Toward User-adaptive Visualizations

Cristina Conati
University of British Columbia
Canada
 

Brief Bio
Dr. Conati is a Professor of Computer Science at the University of British Columbia, Vancouver, Canada. She received a M.Sc. in Computer Science at the University of Milan, as well as a M.Sc. and Ph.D. in Intelligent Systems at the University of Pittsburgh. Conati’s research is at the intersection of Artificial Intelligence (AI), Human Computer Interaction (HCI) and Cognitive Science, with the goal to create intelligent interactive systems that can capture relevant user’s properties (states, skills, needs) and personalize the interaction accordingly. Her areas of interest include User Modeling, Affective Computing, Intelligent Virtual Agents, and Intelligent Tutoring Systems. Conati has over 100 peer-reviewed publications in these fields, and her research has received awards from a variety of venues, including UMUAI, the Journal of User Modeling and User Adapted Interaction (2002), the ACM International Conference on Intelligent User Interfaces (IUI 2007), the International Conference of User Modeling, Adaptation and Personalization (UMAP 2013, 2014), TiiS, ACM Transactions on Intelligent Interactive Systems (2014), and the International Conference on Intelligent Virtual Agents (IVA 2016). Dr. Conati is an associate editor for UMUAI, ACM TiiS, IEEE Transactions on Affective Computing, and the Journal of Artificial Intelligence in Education. She served as President of AAAC, (Association for the Advancement of Affective Computing), as well as Program or Conference Chair for several international conferences including UMAP, ACM IUI, and AI in Education. She is a member of the Executive Committee of AAAI (Association for the Advancement of Artificial Intelligence).


Abstract
Information Visualization (InfoVis) is becoming increasingly important given the continuous growth of applications that allow users to view and manipulate complex data, not only in professional settings, but also for personal usage. To date, visualizations are typically designed based on the type of tasks and data to be handled, without taking into account user differences. However, there is mounting evidence that visualization effectiveness depends on a user’s specific preferences, abilities, states, and even personality.

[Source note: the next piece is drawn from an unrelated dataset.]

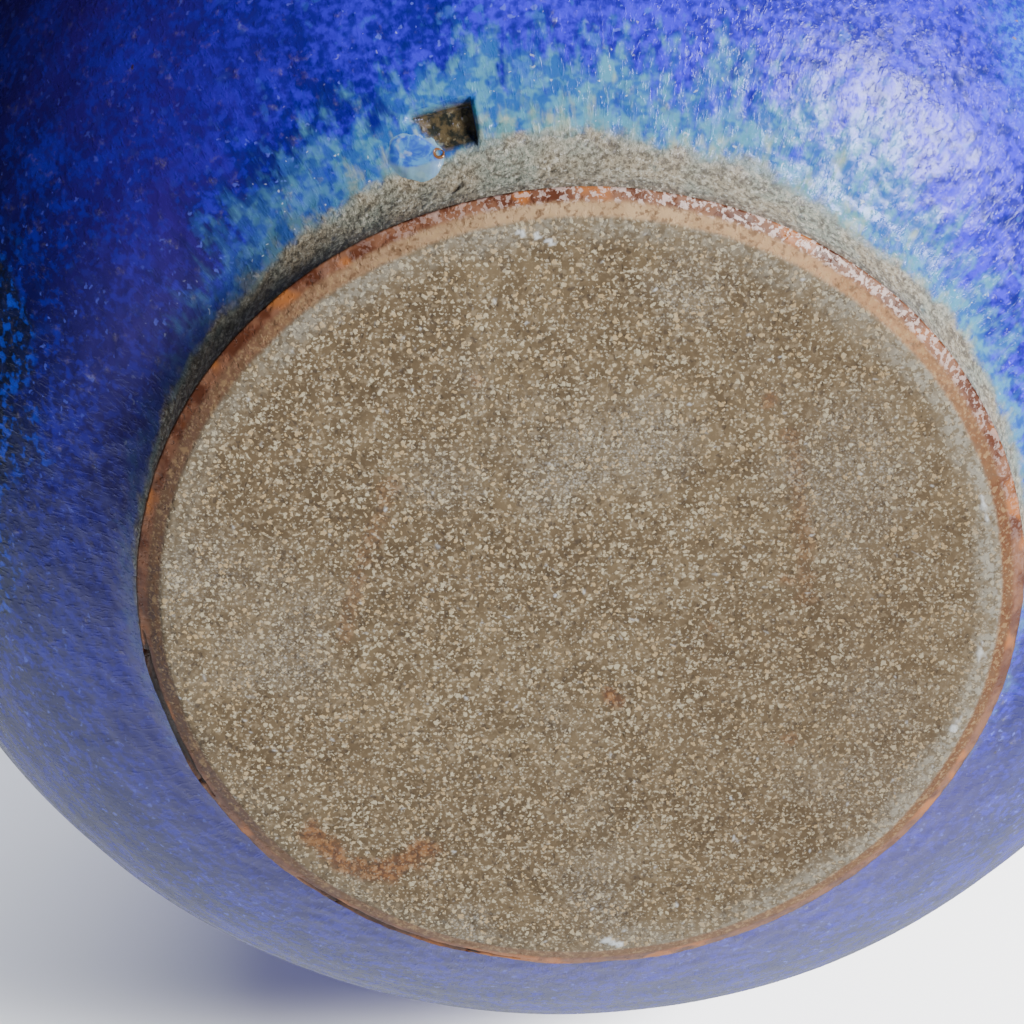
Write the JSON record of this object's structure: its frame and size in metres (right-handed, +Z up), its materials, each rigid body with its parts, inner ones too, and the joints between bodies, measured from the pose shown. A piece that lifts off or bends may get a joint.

These findings have triggered research on user-adaptive visualizations, i.e., visualizations that can track and adapt to relevant user characteristics and specific needs. In this talk, I will present results on which user differences can impact visualization processing and on how these differences can be captured using predictive machine learning models based on eye-tracking data. I will also discuss how to leverage these models to provide personalized support that can improve the user's experience with a visualization



 

 

Integrating Generative Modeling into Deep Learning

Max Welling
University of Amsterdam
Netherlands
https://staff.fnwi.uva.nl/m.welling/
 

Brief Bio
Prof. Dr. Max Welling  is a research chair in Machine Learning at the University of Amsterdam and a VP Technologies at Qualcomm. He has a secondary appointment as a senior fellow at the Canadian Institute for Advanced Research (CIFAR). He is co-founder of “Scyfer BV” a university spin-off in deep learning which got acquired by Qualcomm in summer 2017. In the past he held postdoctoral positions at Caltech (’98-’00), UCL (’00-’01) and the U. Toronto (’01-’03). He received his PhD in ’98 under supervision of Nobel laureate Prof. G. ‘t Hooft. Max Welling has served as associate editor in chief of IEEE TPAMI from 2011-2015 (impact factor 4.8). He serves on the board of the NIPS foundation since 2015 (the largest conference in machine learning) and has been program chair and general chair of NIPS in 2013 and 2014 respectively. He was also program chair of AISTATS in 2009 and ECCV in 2016 and general chair of MIDL 2018. He has served on the editorial boards of JMLR and JML and was an associate editor for Neurocomputing, JCGS and TPAMI. He received multiple grants from Google, Facebook, Yahoo, NSF, NIH, NWO and ONR-MURI among which an NSF career grant in 2005. He is recipient of the ECCV Koenderink Prize in 2010. Welling is in the board of the Data Science Research Center in Amsterdam, he directs the Amsterdam Machine Learning Lab (AMLAB), and co-directs the Qualcomm-UvA deep learning lab (QUVA) and the Bosch-UvA Deep Learning lab (DELTA). Max Welling has over 250 scientific publications in machine learning, computer vision, statistics and physics and an h-index of 58.


Abstract
Deep learning has boosted the performance of many applications tremendously, such as object classification and detection in images, speech recognition and understanding, machine translation, game play such as chess and go etc. However, these all constitute reasonably narrowly and well defined tasks for which it is reasonable to collect very large datasets. For artificial general intelligence (AGI) we will need to learn from a small number of samples, generalize to entirely new domains, and reason about a problem. What do we need in order to make progress to AGI? I will argue that we need to combine the data generating process, such as the physics of the domain and the causal relationships between objects, with the tools of deep learning. In this talk I will present a first attempt to integrate the theory of graphical models, which arguably was the dominating modeling machine learning paradigm around the turn of the twenty-first century, with deep learning. Graphical models express the relations between random variables in an interpretable way, while probabilistic inference in such networks can be used to reason about these variables. We will propose a new hybrid paradigm where probabilistic message passing in such networks is enhanced with graph convolutional neural networks to improve the ability of such systems to reason and make predictions.